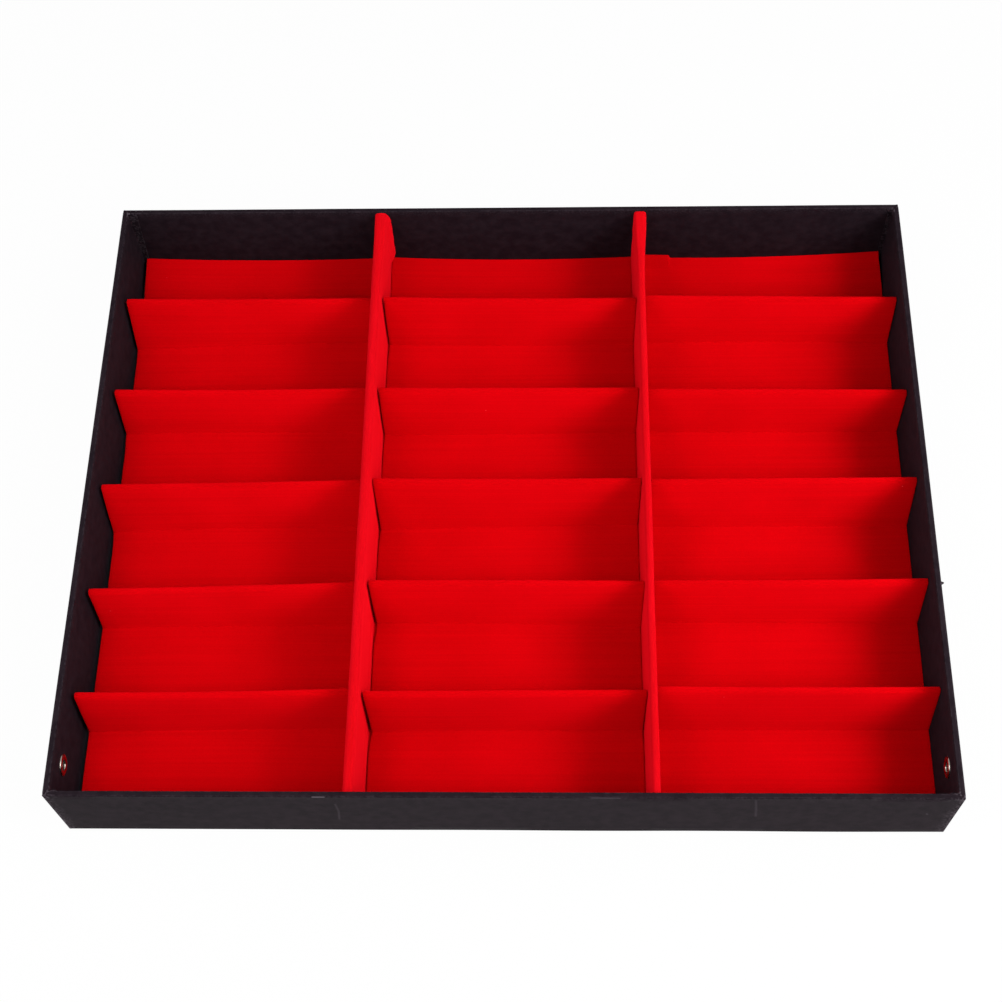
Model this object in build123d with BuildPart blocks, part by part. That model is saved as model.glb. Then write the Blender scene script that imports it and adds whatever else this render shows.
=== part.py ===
# Eyeglasses display case: a wrapped rigid tray with two padded dividers and three
# folded, flocked sheets that make 18 compartments.
#
# Frame: millimetres, +Z up, +X to the right along the long side, +Y to the back.
# The origin is the middle of the underside.
import os

from build123d import *

# The case, outside
case_length = 475.0
case_depth = 375.0
case_height = 58.0

# Sheet materials
board = 2.4
wrap = 0.3
liner = 0.3
stay_tape = 0.12

# Wrap and base
wrap_turn_under = 15.0
base_sheet_margin = 4.0
base_sheet_thickness = 0.3
stay_leg = 12.0

# Dividers: core, foam and flocked sleeve, with a fully rounded top
divider_spacing = 159.0
divider_thickness = 6.0
divider_top = 55.0
divider_rounding = 0.48
sleeve = 0.4
padding = 1.4

# Folded inserts
insert_length = 149.3
card = 1.0
flock = 0.4
insert_clearance = 0.3
ridges_per_insert = 5
ridge_pitch = 63.3
back_ridge_y = 131.0
fold_half_base = 7.0
fold_apex = 42.5
fold_tip_radius = 0.2
fold_foot_radius = 1.6
back_edge_rise = 5.0
back_slope_start = 152.0

# Eyelets in the side walls
eyelet_y = -164.0
eyelet_z = 38.0
eyelet_hole_radius = 2.7
eyelet_barrel_radius = 3.2
eyelet_flange_radius = 6.0
eyelet_crest_radius = 4.4
eyelet_dome = 0.9
eyelet_mouth = 0.35
washer_thickness = 0.4
lip_radius = 4.3
lip_thickness = 0.5

# Levels and half sizes that follow from the sheets
wrap_bottom = base_sheet_thickness
board_bottom = wrap_bottom + wrap
board_top = board_bottom + board
floor = board_top + liner
rim_board_top = case_height - wrap
half_length = case_length / 2
half_depth = case_depth / 2
board_half_length = half_length - wrap
board_half_depth = half_depth - wrap
wall = board + 2 * wrap
inner_half_length = half_length - wall
inner_half_depth = half_depth - wall
wall_board_height = rim_board_top - board_top

parts_folder = "parts"
os.makedirs(parts_folder, exist_ok=True)


def save(part, name):
    """Label a finished piece and write it as its own STEP file."""
    part.label = name
    export_step(part, f"{parts_folder}/{name}.step")


# Paper under the base, inside the edge of the case
with BuildPart() as base_sheet:
    with BuildSketch(Plane.XY):
        Rectangle(case_length - 2 * base_sheet_margin, case_depth - 2 * base_sheet_margin)
    extrude(amount=base_sheet_thickness)
save(base_sheet.part, "base_sheet")

# Base board, which the wall boards stand on
with BuildPart() as bottom_board:
    with BuildSketch(Plane.XY.offset(board_bottom)):
        Rectangle(2 * board_half_length, 2 * board_half_depth)
    extrude(amount=board)
save(bottom_board.part, "bottom_board")

# Front and back wall boards run the full length
long_wall_y = board_half_depth - board / 2
for name, centre_y in (("front_wall_board", -long_wall_y), ("back_wall_board", long_wall_y)):
    with BuildPart() as long_wall:
        with BuildSketch(Plane.XY.offset(board_top)):
            with Locations((0, centre_y)):
                Rectangle(2 * board_half_length, board)
        extrude(amount=wall_board_height)
    save(long_wall.part, name)

# Side wall boards stand between them, each with a hole for its eyelet
side_wall_x = board_half_length - board / 2
side_wall_length = 2 * (board_half_depth - board)
for name, centre_x in (("left_wall_board", -side_wall_x), ("right_wall_board", side_wall_x)):
    with BuildPart() as side_wall:
        with BuildSketch(Plane.XY.offset(board_top)):
            with Locations((centre_x, 0)):
                Rectangle(board, side_wall_length)
        extrude(amount=wall_board_height)
        with BuildSketch(Plane.YZ.offset(centre_x)):
            with Locations((eyelet_y, eyelet_z)):
                Circle(eyelet_barrel_radius)
        extrude(amount=board, both=True, mode=Mode.SUBTRACT)
    save(side_wall.part, name)

# Kraft tape round the outside of each corner of the walls
with BuildPart() as corner_stays:
    with BuildSketch(Plane.XY.offset(board_top)):
        Rectangle(2 * (board_half_length + stay_tape), 2 * (board_half_depth + stay_tape))
        Rectangle(2 * board_half_length, 2 * board_half_depth, mode=Mode.SUBTRACT)
        Rectangle(2 * (board_half_length - stay_leg), case_depth, mode=Mode.SUBTRACT)
        Rectangle(case_length, 2 * (board_half_depth - stay_leg), mode=Mode.SUBTRACT)
    extrude(amount=wall_board_height)
save(corner_stays.part, "corner_stays")

# Leatherette paper: outside walls, over the rim, inside walls and turned under the base
with BuildPart() as outer_wrap:
    with BuildSketch(Plane.XY.offset(wrap_bottom)):
        Rectangle(case_length, case_depth)
        Rectangle(
            case_length - 2 * wrap_turn_under,
            case_depth - 2 * wrap_turn_under,
            mode=Mode.SUBTRACT,
        )
    extrude(amount=wrap)
    with BuildSketch(Plane.XY.offset(board_bottom)):
        Rectangle(case_length, case_depth)
        Rectangle(2 * board_half_length, 2 * board_half_depth, mode=Mode.SUBTRACT)
    extrude(amount=case_height - board_bottom)
    with BuildSketch(Plane.XY.offset(board_top)):
        Rectangle(2 * (inner_half_length + wrap), 2 * (inner_half_depth + wrap))
        Rectangle(2 * inner_half_length, 2 * inner_half_depth, mode=Mode.SUBTRACT)
    extrude(amount=case_height - board_top)
    with BuildSketch(Plane.XY.offset(rim_board_top)):
        Rectangle(2 * board_half_length, 2 * board_half_depth)
        Rectangle(2 * inner_half_length, 2 * inner_half_depth, mode=Mode.SUBTRACT)
    extrude(amount=wrap)
    with BuildSketch(Plane.YZ):
        with Locations((eyelet_y, eyelet_z)):
            Circle(eyelet_barrel_radius)
    extrude(amount=case_length, both=True, mode=Mode.SUBTRACT)
    add(corner_stays.part, mode=Mode.SUBTRACT)
save(outer_wrap.part, "outer_wrap")

# Black paper on the floor, under the dividers and the inserts
with BuildPart() as floor_liner:
    with BuildSketch(Plane.XY.offset(board_top)):
        Rectangle(2 * inner_half_length, 2 * inner_half_depth)
    extrude(amount=liner)
save(floor_liner.part, "floor_liner")


def divider_bar(centre_x, inset):
    """Make a bar from front wall to back wall: a divider's section, inset all round."""
    width = divider_thickness - 2 * inset
    height = divider_top - inset - floor
    with BuildPart() as bar:
        with BuildSketch(Plane.XZ) as section:
            with Locations((centre_x, floor)):
                Rectangle(width, height, align=(Align.CENTER, Align.MIN))
            top_corners = section.vertices().group_by(Axis.Y)[-1]
            fillet(top_corners, radius=divider_rounding * width)
        extrude(amount=inner_half_depth, both=True)
    return bar.part


# Dividers, from the front wall to the back wall: core, foam over it, sleeve over the foam
for side, centre_x in (("left", -divider_spacing / 2), ("right", divider_spacing / 2)):
    core_bar = divider_bar(centre_x, sleeve + padding)
    padding_bar = divider_bar(centre_x, sleeve)
    sleeve_bar = divider_bar(centre_x, 0)
    save(core_bar, f"{side}_divider_core")
    with BuildPart() as divider_padding:
        add(padding_bar)
        add(core_bar, mode=Mode.SUBTRACT)
    save(divider_padding.part, f"{side}_divider_padding")
    with BuildPart() as divider_sleeve:
        add(sleeve_bar)
        add(padding_bar, mode=Mode.SUBTRACT)
        add(core_bar, mode=Mode.SUBTRACT)
    save(divider_sleeve.part, f"{side}_divider_sleeve")

# The underside of an insert, from the back wall to the front wall: a sloped back edge,
# then five narrow folds with level floors between them
insert_floor = floor + insert_clearance
sheet_end = inner_half_depth - insert_clearance
underside = [(sheet_end, insert_floor + back_edge_rise), (back_slope_start, insert_floor)]
corner_radii = [fold_foot_radius]
for ridge in range(ridges_per_insert):
    ridge_y = back_ridge_y - ridge * ridge_pitch
    underside.append((ridge_y + fold_half_base, insert_floor))
    underside.append((ridge_y, fold_apex))
    underside.append((ridge_y - fold_half_base, insert_floor))
    corner_radii += [fold_foot_radius, fold_tip_radius, fold_foot_radius]
underside.append((-sheet_end, insert_floor))

for side, centre_x in (
    ("left", -(inner_half_length + (divider_spacing + divider_thickness) / 2) / 2),
    ("centre", 0),
    ("right", (inner_half_length + (divider_spacing + divider_thickness) / 2) / 2),
):
    with BuildPart() as insert_card:
        with BuildSketch(Plane.YZ.offset(centre_x)):
            with BuildLine():
                card_underside = FilletPolyline(*underside, radius=corner_radii)
                offset(card_underside, amount=card, side=Side.RIGHT)
            make_face()
        extrude(amount=insert_length / 2, both=True)
    save(insert_card.part, f"{side}_insert_card")
    with BuildPart() as insert_flock:
        with BuildSketch(Plane.YZ.offset(centre_x)):
            with BuildLine():
                flock_underside = FilletPolyline(*underside, radius=corner_radii)
                offset(flock_underside, amount=card + flock, side=Side.RIGHT)
            make_face()
        extrude(amount=insert_length / 2, both=True)
        add(insert_card.part, mode=Mode.SUBTRACT)
    save(insert_flock.part, f"{side}_insert_flock")

# Eyelets: a domed flange inside the wall, a barrel through it and a lip rolled over a washer
washer_face = wall + washer_thickness
lip_face = washer_face + lip_thickness
for side, direction in (("left", -1), ("right", 1)):
    axis_start = (direction * inner_half_length, eyelet_y, eyelet_z)
    section = Plane(origin=axis_start, x_dir=(direction, 0, 0), z_dir=(0, direction, 0))
    eyelet_axis = Axis(axis_start, (direction, 0, 0))
    with BuildPart() as eyelet:
        with BuildSketch(section):
            with BuildLine():
                Polyline(
                    (washer_face, lip_radius),
                    (washer_face, eyelet_barrel_radius),
                    (0, eyelet_barrel_radius),
                    (0, eyelet_flange_radius),
                )
                ThreePointArc(
                    (0, eyelet_flange_radius),
                    (-eyelet_dome, eyelet_crest_radius),
                    (-eyelet_mouth, eyelet_hole_radius),
                )
                Line((-eyelet_mouth, eyelet_hole_radius), (washer_face, eyelet_hole_radius))
                ThreePointArc(
                    (washer_face, eyelet_hole_radius),
                    (lip_face, (eyelet_hole_radius + lip_radius) / 2),
                    (washer_face, lip_radius),
                )
            make_face()
        revolve(axis=eyelet_axis)
    save(eyelet.part, f"{side}_eyelet")
    with BuildPart() as eyelet_washer:
        with BuildSketch(Plane.YZ.offset(direction * half_length)):
            with Locations((eyelet_y, eyelet_z)):
                Circle(eyelet_flange_radius)
                Circle(eyelet_barrel_radius, mode=Mode.SUBTRACT)
        extrude(amount=direction * washer_thickness)
    save(eyelet_washer.part, f"{side}_eyelet_washer")
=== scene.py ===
"""Eyeglasses display case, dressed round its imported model.

The case is a rigid greyboard tray wrapped in black leatherette paper. Two padded red dividers make three
columns, and a folded, flocked insert lies loose in each. An eyelet is clinched into each side wall.

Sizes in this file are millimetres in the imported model's frame: +X to the right along the long side, +Y to
the back, +Z up, and the origin in the middle of the underside. Meshes are written in metres.
"""
import logging
import math
from dataclasses import dataclass, field, replace
from enum import Enum
from typing import Any

import bmesh
import bpy
import numpy as np
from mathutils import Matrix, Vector


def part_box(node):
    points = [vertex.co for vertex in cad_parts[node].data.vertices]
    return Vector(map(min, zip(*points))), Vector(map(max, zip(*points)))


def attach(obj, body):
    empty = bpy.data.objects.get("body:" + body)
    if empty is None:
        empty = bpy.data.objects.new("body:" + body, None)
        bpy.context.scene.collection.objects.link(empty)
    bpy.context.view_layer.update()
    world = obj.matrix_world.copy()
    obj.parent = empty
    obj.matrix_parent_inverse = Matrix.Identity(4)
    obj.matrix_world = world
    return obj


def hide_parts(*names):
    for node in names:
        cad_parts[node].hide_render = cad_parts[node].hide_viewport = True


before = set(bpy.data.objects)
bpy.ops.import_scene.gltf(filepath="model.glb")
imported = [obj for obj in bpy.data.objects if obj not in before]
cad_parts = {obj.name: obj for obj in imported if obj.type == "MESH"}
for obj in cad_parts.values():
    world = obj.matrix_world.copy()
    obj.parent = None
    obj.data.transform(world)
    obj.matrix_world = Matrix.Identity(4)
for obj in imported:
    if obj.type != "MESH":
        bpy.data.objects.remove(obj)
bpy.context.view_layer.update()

MM = 0.001
SHEET_MAP = "sheet"
EDGE_WEAR = "edge_wear"
TRAY = "tray"
SHARP_EDGE = math.radians(40)
SAME_POINT = 1e-3

# Sockets of a Mix node that mixes colours
MIX_FROM, MIX_TO, MIX_RESULT = 6, 7, 2

Colour = tuple[float, float, float, float]
Corner = tuple[float | np.ndarray, float | np.ndarray]

log = logging.getLogger("display_case")


class Side(Enum):
    """The left or right half of the case, as the sign of x there."""

    LEFT = -1
    RIGHT = 1

    @property
    def label(self) -> str:
        """The side's name in the names of pieces."""
        return self.name.lower()


class Column(Enum):
    """One of the three columns between the walls and the dividers, by its insert's body."""

    LEFT = "left_insert"
    CENTRE = "centre_insert"
    RIGHT = "right_insert"


def box_mm(node: str) -> tuple[np.ndarray, np.ndarray]:
    """Return a CAD node's lowest and highest corners in millimetres.

    Args:
        node: Name of the CAD node.

    Returns:
        The lowest and the highest corner.
    """
    low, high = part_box(node)
    return np.array(low) / MM, np.array(high) / MM


def smooth_step(value: np.ndarray, start: float, end: float) -> np.ndarray:
    """Rise from 0 at start to 1 at end along 3t^2 - 2t^3.

    Args:
        value: Places at which the step is wanted.
        start: Where the rise begins.
        end: Where it ends, which may be below start.

    Returns:
        The step's height at each place.
    """
    t = np.clip((value - start) / (end - start), 0, 1)
    return t * t * (3 - 2 * t)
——
> _What you are asked to do_: Everything from the line that contains "extrude(amount=direction * washer_thickness)" through the line that contains "import numpy as np" is to be transcribed exactly, and nothing outside that range.

> _Result_:
        extrude(amount=direction * washer_thickness)
    save(eyelet_washer.part, f"{side}_eyelet_washer")
=== scene.py ===
"""Eyeglasses display case, dressed round its imported model.

The case is a rigid greyboard tray wrapped in black leatherette paper. Two padded red dividers make three
columns, and a folded, flocked insert lies loose in each. An eyelet is clinched into each side wall.

Sizes in this file are millimetres in the imported model's frame: +X to the right along the long side, +Y to
the back, +Z up, and the origin in the middle of the underside. Meshes are written in metres.
"""
import logging
import math
from dataclasses import dataclass, field, replace
from enum import Enum
from typing import Any

import bmesh
import bpy
import numpy as np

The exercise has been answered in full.